Required task: Output all the material that follows, exactly as given.
--- start ---
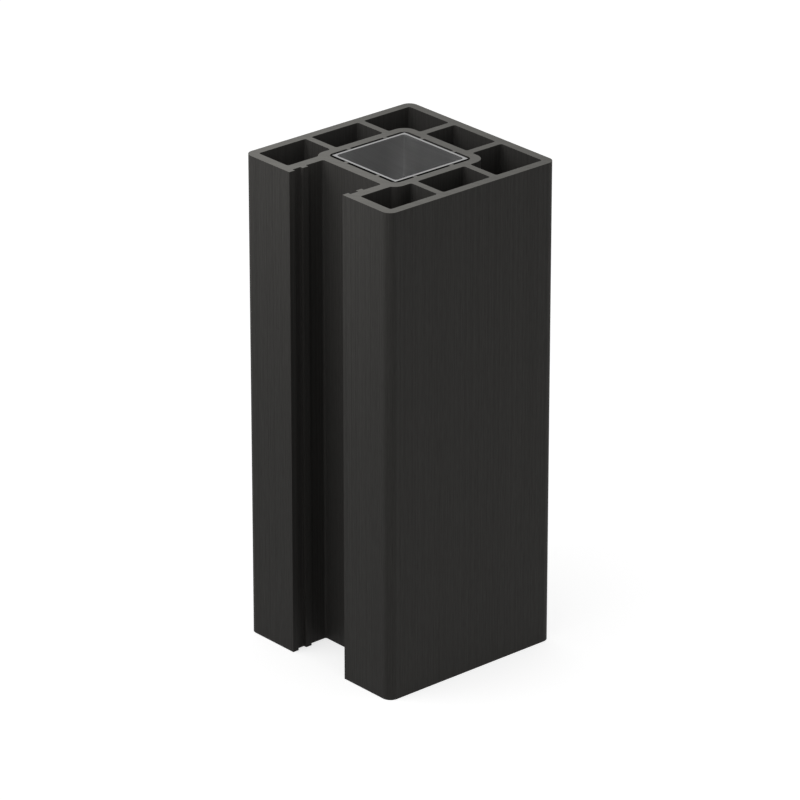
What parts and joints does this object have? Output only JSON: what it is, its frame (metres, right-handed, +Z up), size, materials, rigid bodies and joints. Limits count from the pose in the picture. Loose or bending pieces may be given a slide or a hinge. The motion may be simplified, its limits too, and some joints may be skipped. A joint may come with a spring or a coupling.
{
  "type": "composite fence post",
  "caption": "Short length of square wood-plastic composite fence post: chambered section, a lipped groove for boards in one face, and a square aluminium tube in its core.",
  "frame": {"origin": "centre of the post's foot, on the axis of the square section", "axes": "+Z up along the post, the panel groove opens towards -X, +X out of the closed back, +Y to the left for someone who looks along +X into the groove"},
  "size_m": [0.091, 0.091, 0.2184],
  "materials": {
    "composite": "matte",
    "aluminium": "satin"
  },
  "bodies": {
    "root": {"post_profile": "composite", "core_tube": "aluminium"}
  },
  "joints": []
}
--- end ---
Problem solution:
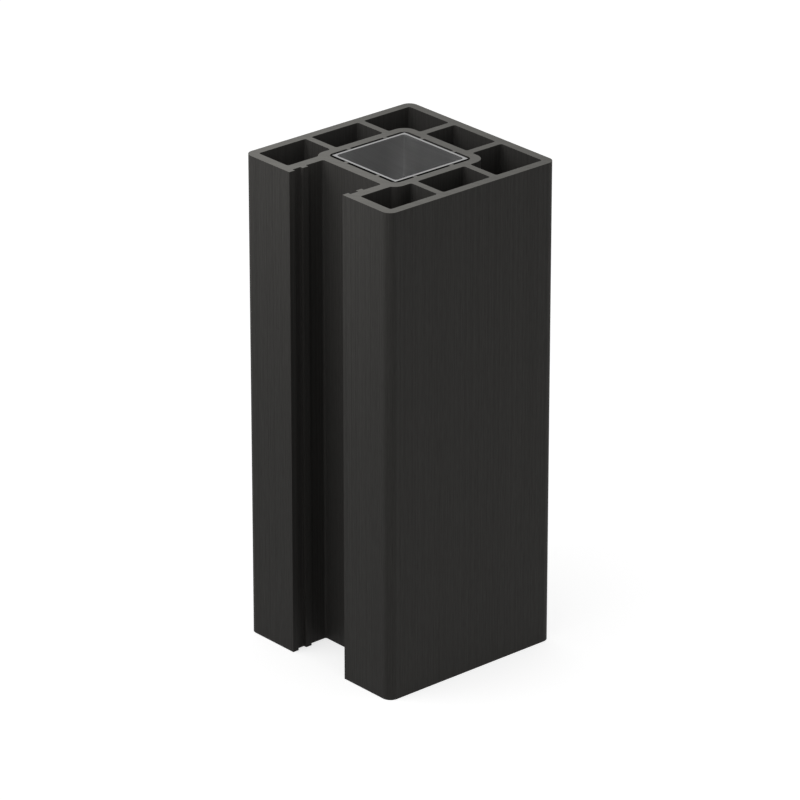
What parts and joints does this object have? Output only JSON: what it is, its frame (metres, right-handed, +Z up), size, materials, rigid bodies and joints. Limits count from the pose in the picture. Loose or bending pieces may be given a slide or a hinge. The motion may be simplified, its limits too, and some joints may be skipped. A joint may come with a spring or a coupling.
{
  "type": "composite fence post",
  "caption": "Short length of square wood-plastic composite fence post: chambered section, a lipped groove for boards in one face, and a square aluminium tube in its core.",
  "frame": {"origin": "centre of the post's foot, on the axis of the square section", "axes": "+Z up along the post, the panel groove opens towards -X, +X out of the closed back, +Y to the left for someone who looks along +X into the groove"},
  "size_m": [0.091, 0.091, 0.2184],
  "materials": {
    "composite": "matte",
    "aluminium": "satin"
  },
  "bodies": {
    "root": {"post_profile": "composite", "core_tube": "aluminium"}
  },
  "joints": []
}